Going from the top of the data below, give again each line through the one containing "its front buttoned.", both ends kept.

══ Excerpted records ══

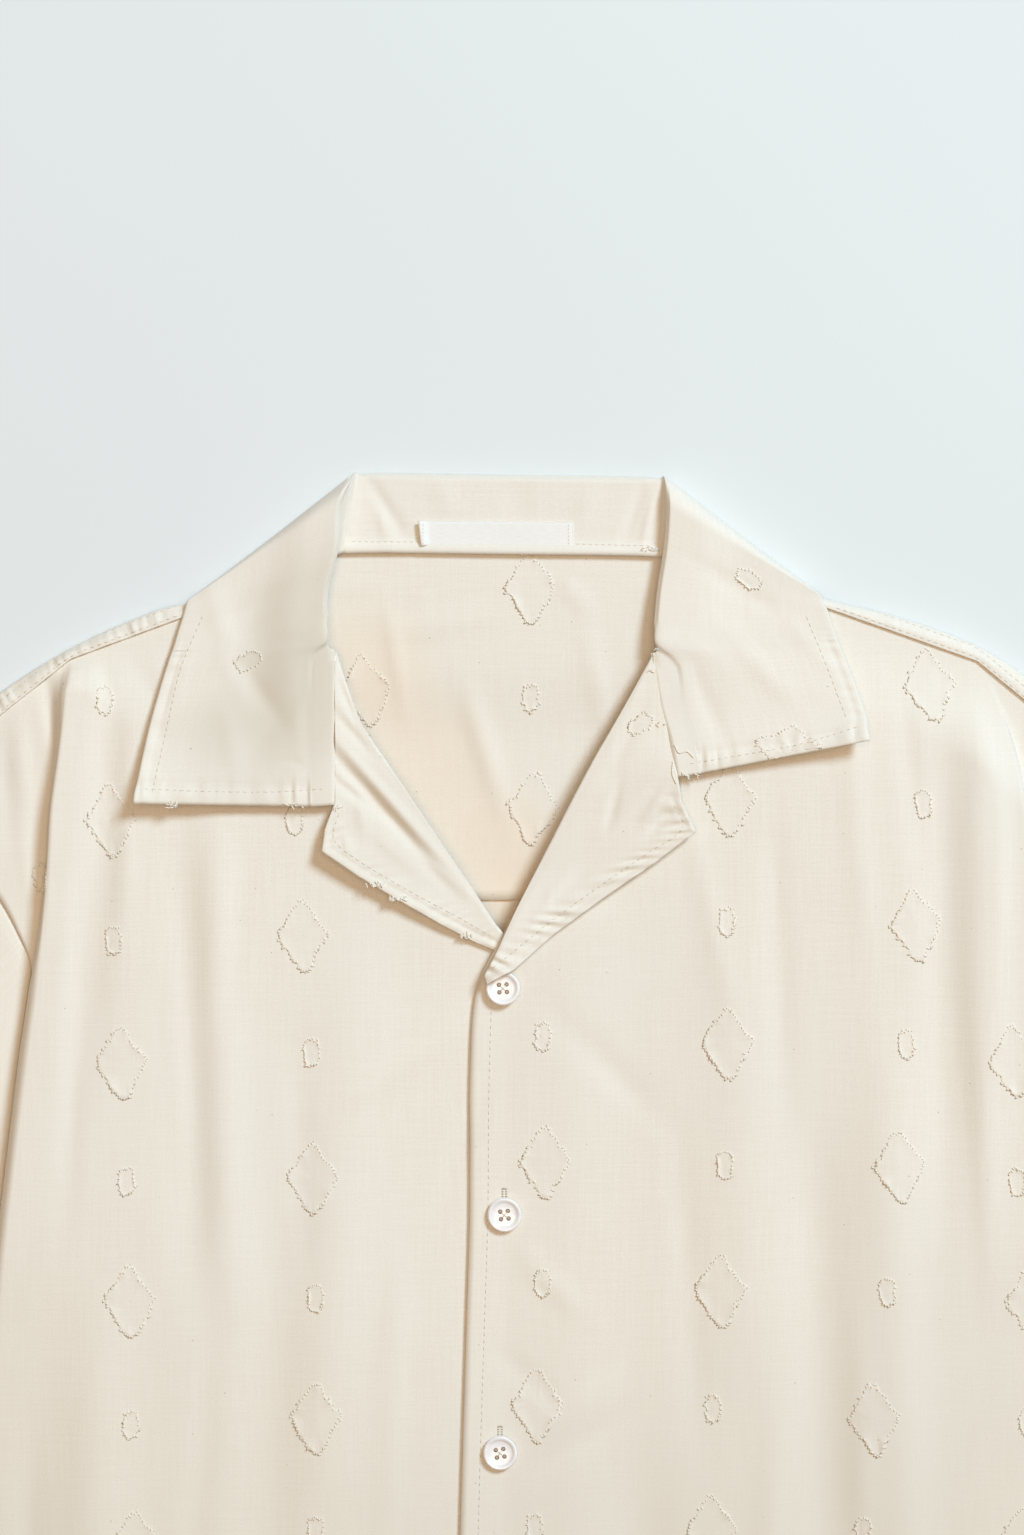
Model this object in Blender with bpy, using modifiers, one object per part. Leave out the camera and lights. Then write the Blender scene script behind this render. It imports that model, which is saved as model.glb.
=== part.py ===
"""Short-sleeved camp collar shirt, laid flat on its back with its front buttoned.

The shirt lies on the plane z = 0 with its collar towards +Y and its wearer's left towards +X.
Tables are in millimetres: across from the middle (+ to the wearer's left), down from the top
of the collar, and height above the surface. Each piece of cloth is a sheet whose outer face is
laid out from such tables and then given its thickness inwards.
"""
import math
from collections import namedtuple

import bmesh
import bpy
from mathutils import Vector

MM = 0.001

# Driving sizes, in millimetres
LENGTH = 735.0
WALL = 1.5
COLLAR_WALL = 2.0
LABEL_WALL = 1.0
GAP = 0.3
SEAM_GAP = 0.5
SEAM_HEIGHT = 8.0
YOKE_DOWN = 179.0
YOKE_LIFT = 2.5
OVERLAP_STEP = 2.2
BUTTON_WIDTH = 14.4
BUTTON_THICK = 2.6
BUTTON_HOLE = 1.7
BUTTON_HOLE_OFFSET = 1.7
SLEEVE_GAP = 1.5
CUFF_HEIGHT = 9.5
LAPEL_GAP = 0.7

# Bands over which a shape comes in, from none at the first number to all of it at the second
CREASE_END = 40.0
CREASES_FROM = (50.0, 110.0)
CREASE_MARGIN = (0.0, 14.0)
SHOULDER_RISE = (0.0, 42.0)
OVERLAP_ACROSS = (22.0, 58.0)
OVERLAP_DOWN = (165.0, 190.0)
ARMHOLE_FALL = (126.0, 165.0)
OPEN_FOLD_END = (150.0, 205.0)
FALL_BESIDE = (134.0, 165.0)
FALL_BELOW = (80.0, 115.0)
UNDERARM_FROM = (185.0, 215.0)
UNDERARM_SHARE = (0.35, 0.8)
UNDERARM_GAP = 2.4
SLEEVE_CROWN = 5.0
SLEEVE_RIPPLE = 1.4
TOP_FOLD_POWER = 0.4
LOW_FOLD_POWER = 0.28

Finish = namedtuple("Finish", "colour roughness metallic")
FINISHES = {
    "cotton": Finish((0.83, 0.76, 0.66, 1.0), 0.9, 0.0),
    "label_tape": Finish((0.87, 0.84, 0.78, 1.0), 0.75, 0.0),
    "button_shell": Finish((0.88, 0.84, 0.80, 1.0), 0.28, 0.0),
}

# Each row runs from the front edge (neckline, roll line, then button edge) over the side fold
# to the outer edge (armhole, then side seam).
FrontRow = namedtuple(
    "FrontRow", "edge_across edge_down fold_across fold_down outer_across outer_down"
)
FRONT_RIGHT = [
    FrontRow(-102.0, 47.7, -183.5, 78.0, -250.0, 131.0),
    FrontRow(-94.0, 62.0, -185.0, 92.0, -238.0, 146.0),
    FrontRow(-75.0, 79.0, -186.3, 106.0, -226.0, 163.0),
    FrontRow(-63.0, 103.0, -188.3, 122.0, -213.0, 181.0),
    FrontRow(-45.0, 130.0, -191.0, 142.0, -206.0, 194.0),
    FrontRow(-25.0, 160.0, -192.6, 170.0, -200.5, 207.5),
    FrontRow(-2.0, 195.0, -195.4, 210.0, -201.8, 222.0),
    FrontRow(11.0, 222.0, -199.2, 240.0, -205.4, 246.0),
    FrontRow(13.0, 260.0, -203.2, 272.0, -209.2, 277.0),
    FrontRow(13.0, 313.0, -208.6, 318.0, -214.8, 322.0),
    FrontRow(13.0, 360.0, -213.0, 364.0, -221.0, 366.0),
    FrontRow(12.0, 438.0, -221.0, 440.0, -229.0, 440.0),
    FrontRow(11.0, 560.0, -230.0, 561.0, -238.0, 561.0),
    FrontRow(9.0, 735.0, -238.0, 735.0, -246.0, 735.0),
]
FRONT_LEFT = [
    FrontRow(102.0, 45.0, 198.0, 79.0, 254.0, 126.0),
    FrontRow(86.0, 62.0, 205.0, 94.0, 244.0, 143.0),
    FrontRow(64.0, 81.0, 211.0, 110.0, 236.0, 160.0),
    FrontRow(44.5, 107.0, 216.0, 130.0, 229.0, 180.0),
    FrontRow(31.5, 130.0, 218.0, 150.0, 224.5, 194.0),
    FrontRow(12.5, 167.0, 219.0, 178.0, 223.8, 206.0),
    FrontRow(-2.0, 195.5, 219.4, 206.0, 225.4, 220.0),
    FrontRow(-12.5, 217.0, 221.4, 232.0, 227.4, 240.0),
    FrontRow(-15.3, 250.0, 224.4, 262.0, 230.2, 268.0),
    FrontRow(-15.6, 313.0, 227.4, 320.0, 233.2, 324.0),
    FrontRow(-17.0, 360.0, 228.0, 364.0, 236.0, 366.0),
    FrontRow(-19.4, 440.0, 233.0, 440.0, 241.0, 440.0),
    FrontRow(-22.0, 560.0, 238.0, 561.0, 246.0, 561.0),
    FrontRow(-25.0, 735.0, 244.0, 735.0, 252.0, 735.0),
]
FRONTS = {"right": FRONT_RIGHT, "left": FRONT_LEFT}

# Height of the fronts' outer face at the middle, half way, at the side fold and at the outer edge
HeightRow = namedtuple("HeightRow", "down middle half fold outer")
HEIGHTS = [
    HeightRow(40.0, 9.0, 9.5, 10.0, 8.0),
    HeightRow(100.0, 13.0, 13.0, 15.5, 8.5),
    HeightRow(160.0, 12.0, 14.0, 18.5, 8.5),
    HeightRow(205.0, 9.5, 14.5, 19.0, 8.0),
    HeightRow(250.0, 9.0, 14.5, 19.0, 7.5),
    HeightRow(322.0, 9.0, 14.5, 18.5, 6.5),
    HeightRow(366.0, 9.0, 14.5, 16.0, 2.0),
    HeightRow(440.0, 9.0, 14.0, 14.5, 2.0),
    HeightRow(560.0, 9.0, 13.0, 13.0, 2.0),
    HeightRow(735.0, 9.0, 11.5, 11.5, 2.0),
]

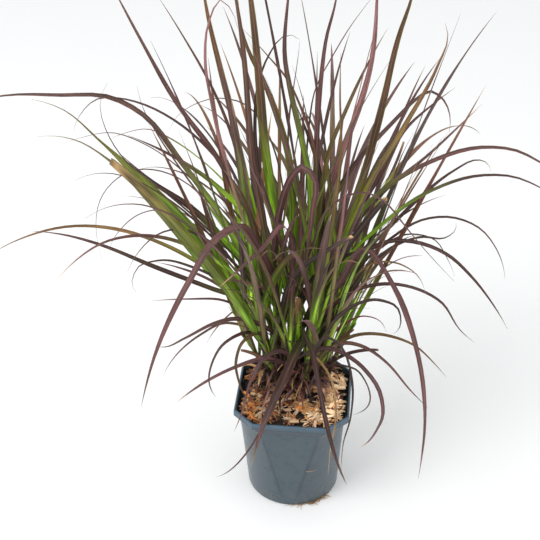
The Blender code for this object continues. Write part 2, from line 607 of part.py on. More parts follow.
def grow_seen_blade(stems, width, heading, tint, places, aside, cut):
    """Roots the blade on a stem that is seen near its root, turned until it stands clear.

    Every sight line is met with the upright plane through the root that runs along the heading.
    """
    places = np.array(places, float)[::-1]
    lines = sight_lines(places)
    shares = np.linspace(0.24, 0.97, 24)
    turn = math.radians(heading) + SIGHT_TURN
    down = (places[0] - places[1]) / np.linalg.norm(places[0] - places[1])
    choices = []
    for stem in stems:
        points = stem.places(shares)
        gap = seen_places(points) - places[0]
        along = gap @ down
        beside = np.abs(gap @ (-down[1], down[0]))
        far = beside + LONGER * np.maximum(along, 0) - TURNED_BACK * np.minimum(along, 0)
        nearest = int(far.argmin())
        same_side = stem.share * (stem.outward[:2] @ (math.cos(turn), math.sin(turn)))
        cost = far[nearest] + CROWDED * max(0, len(stem.blades) - 3) - OUTER_GAIN * same_side
        choices.append((cost, nearest, points[nearest], stem))
    choices.sort(key=lambda choice: (choice[0], choice[1]))
    for _, _, root, stem in choices[:STEM_TRIALS]:
        for change in HEADING_TRIALS:
            turn = math.radians(heading + change) + SIGHT_TURN
            across = np.array((-math.sin(turn), math.cos(turn), 0))
            reach = across @ (root - EYE) / (lines @ across)
            points = EYE + lines * reach[:, None]
            points = points[np.linalg.norm(points - root, axis=1) > ROOT_STEP]
            if len(points) < 2 or (reach <= 0).any():
                continue
            blade = Blade(np.vstack((root, points)), turn, SEEN_GAIN * width / 1000, (0, 0), tint, cut)
            blade.face_the_eye(aside)
            if stands_clear(blade, stem, stems):
                add_blade(blade, stem)
                return True
    return False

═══

Solution to the exercise:
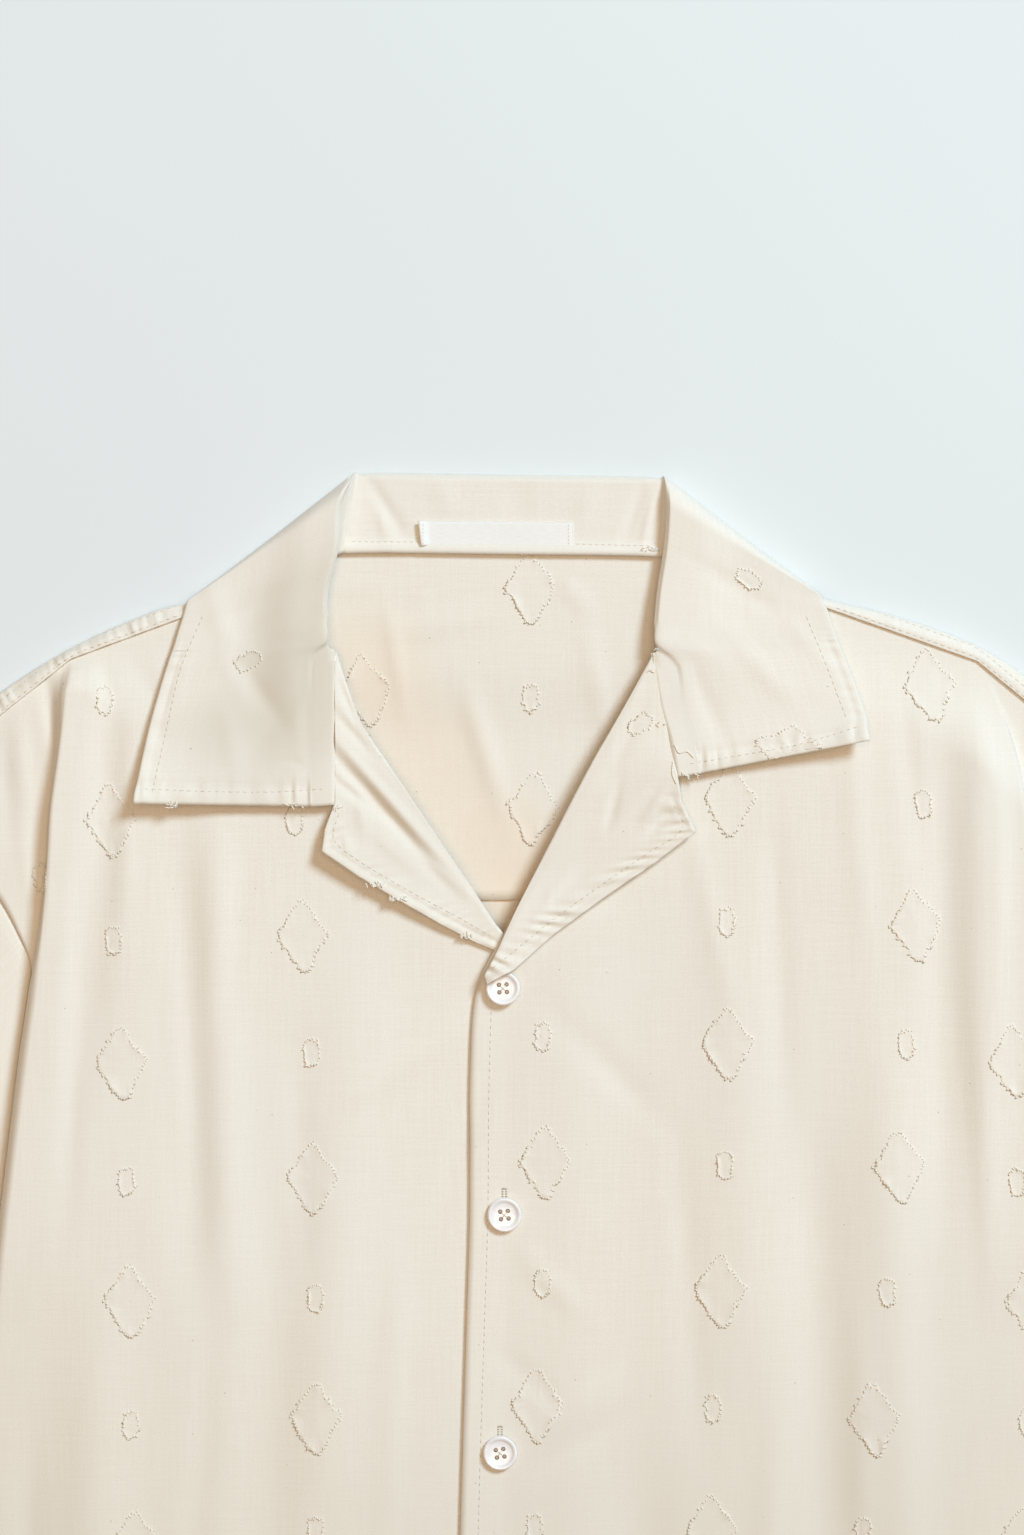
Model this object in Blender with bpy, using modifiers, one object per part. Leave out the camera and lights. Then write the Blender scene script behind this render. It imports that model, which is saved as model.glb.
=== part.py ===
"""Short-sleeved camp collar shirt, laid flat on its back with its front buttoned.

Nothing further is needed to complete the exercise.